There's continuity from the jack (sleeve) to the toggle switch, each pickup, bridge, tailpiece, back of all 4 pots (connected in a u shape). The tips and sleeves of my cable are good.

But when I plug it into my small marshall MG solid state combo, I get a hum. Its reduced if I touch the strings or any of the grounded parts mentioned above.

I dont get it. Is my guitar picking up more noise from the surroundings than my amp can handle? I moved around my home but the hum level doesn't rise or fall.

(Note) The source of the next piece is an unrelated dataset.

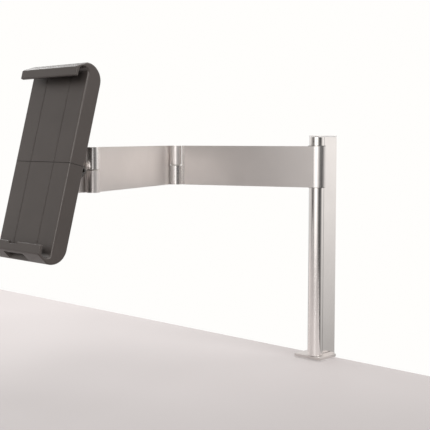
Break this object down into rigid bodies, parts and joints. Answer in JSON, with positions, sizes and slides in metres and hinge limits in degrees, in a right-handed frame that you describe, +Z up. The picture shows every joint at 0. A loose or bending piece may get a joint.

Do I need a new input socket on my amp, or new resistors/ capacitors?

I hate that hum and I have humbuckers.

GEAR:
  • Tokai SG-50s
  • Marshall AVT150H Half Stack
  • Epiphone Les Paul Custom Black Beauty

that's normal, lowlevel ground hum from the complete circuit and not from RFI seeping into your pickups, it was always there to some degree, you probably never noticed it. Remember how you're strings are grounded through the bridge by a wire that connects to your tone controls ground? You're a part of ground and releasing the strings will change the ground potential and can (and usually does) induce some hum. I never used to let go of my guitar neck on stage when there wasn't music coming out of my amp unless I was muted before the amp fr this reason. dimed superlead can spit out egregiously loud,hum when you let go of the strings in a poorly wired room (every venue known to man)...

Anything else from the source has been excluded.